Wednesday, February 08, 2012

Stuart Hall: The Neoliberal Revolution

The Neoliberal Revolution
by Stuart Hall
Lawrence & Wishart Books


The neoliberal model

What, then, are the leading ideas of the neoliberal model? We can only pull at one thread here. However anachronistic it may seem, neoliberalism is grounded in the ‘free, possessive individual’, with the state cast as tyrannical and oppressive. The welfare state, in particular, is the arch enemy of freedom. The state must never govern society, dictate to free individuals how to dispose of their private property, regulate a free-market economy or interfere with the God-given right to make profits and amass personal wealth. State-led ‘social engineering’ must never prevail over corporate and private interests. It must not intervene in the ‘natural’ mechanisms of the free market, or take as its objective the amelioration of freemarket capitalism’s propensity to create inequality. Harvey’s book offers a useful guide. Theodore, Peck and Brenner summarise it thus: ‘Open, competitive and unregulated markets, liberated from state intervention and the actions of social collectivities, represent the optimal mechanism to socio-economic development … This is the response of a revived capitalism to “the crisis of Keynesian welfarism” in the 70s’. (Capitalism’s other response, incidentally, was to evade state intervention by ‘going global’.)

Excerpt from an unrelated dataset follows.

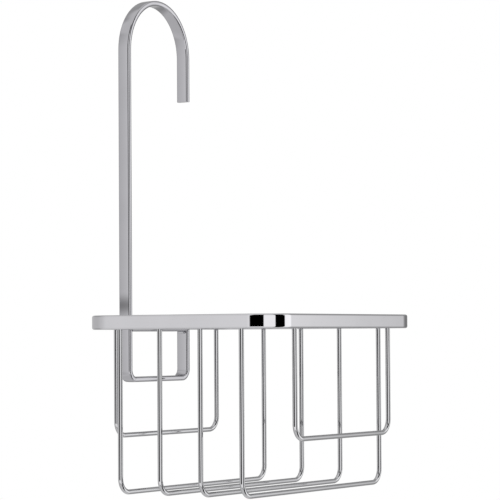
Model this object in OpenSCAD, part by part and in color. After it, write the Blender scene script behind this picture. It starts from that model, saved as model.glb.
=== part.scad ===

According to the neoliberal narrative, the welfare state (propelled by workingclass reaction to the Depression of the 1930s and the popular mobilisation of World War Two) mistakenly saw its task as intervening in the economy, redistributing wealth, universalising life-chances, attacking unemployment, protecting the socially vulnerable, ameliorating the condition of oppressed or marginalised groups and addressing social injustice. It tried to break the ‘natural’(sic) link between social needs and the individual’s capacity to pay. But its dogooding, utopian sentimentality enervated the nation’s moral fibre, and eroded personal responsibility and the over-riding duty of the poor to work. It imposed
social purposes on an economy rooted in individual greed and self interest.
State intervention must never compromise the right of private capital to ‘grow the business’, improve share value, pay dividends and reward its agents with enormous salaries, benefits and bonuses. The function of the liberal state should be limited to safeguarding the conditions in which profitable competition can be pursued without engendering Hobbes’s ‘war of all against all’.

Margaret Thatcher, well instructed by Keith Joseph, grasped intuitively Hayek’s argument that the ‘common good’ either did not exist or could not be calculated: ‘There is no such thing as society. There is only the individual and his (sic) family’. She also grasped Milton Friedman’s lesson that ‘only a crisis - actual or perceived - produces real change. When that crisis occurs the actions that are taken depend on the ideas that are around … our basic function [is] to develop alternatives to existing policies … until the politically impossible becomes politically inevitable’. As the free-market think-tank, the Institute of Economic Affairs, observed during the rise of Thatcherism, ‘the market is an idea whose time has come’. This could well be a Coalition vision-statement.

The welfare state had made deep inroads into private capital’s territory. To roll back that post-war ‘settlement’ and restore the prerogatives of capital had been the ambition of its opponents ever since Churchill dreamt in the 1950s of starting ‘a bonfire of controls’. The crisis of the late 1960s-1970s was neoliberalism’s opportunity, and the Thatcher and Reagan regimes grabbed it with both hands.

Neoliberalism is also critical to contemporary geopolitics. Structural
adjustment programmes have forced the ‘developing world’ to set market forces free, and open their economies to free trade and foreign investment, while promoting the ‘liberal’ virtues of elections, multi-party politics, the rule of law and ‘good governance’. This was the prescription to bring about the ‘liberal-democracy’ that Francis Fukayama saw as marking the end of ideology and the fulfilment of the struggle for the good life. Western super-powers have consistently intervened globally to defend this model in recent decades.

It should be noted, of course, that neoliberalism has many variants. There
are critical differences, for example, between American, British and European ‘social market’ versions; South East Asian state-supported growth and Chinese ‘state capitalism’; Russia’s oligarchic/kleptomanic state and the monetarist ‘experiments’ in Latin America. Neoliberalism is not one thing. It evolves and diversifies. Nevertheless, geopolitically, neoliberal ideas, policies and strategies are incrementally gaining ground, re-defining the political, social and economic model, governing the strategies and setting the pace.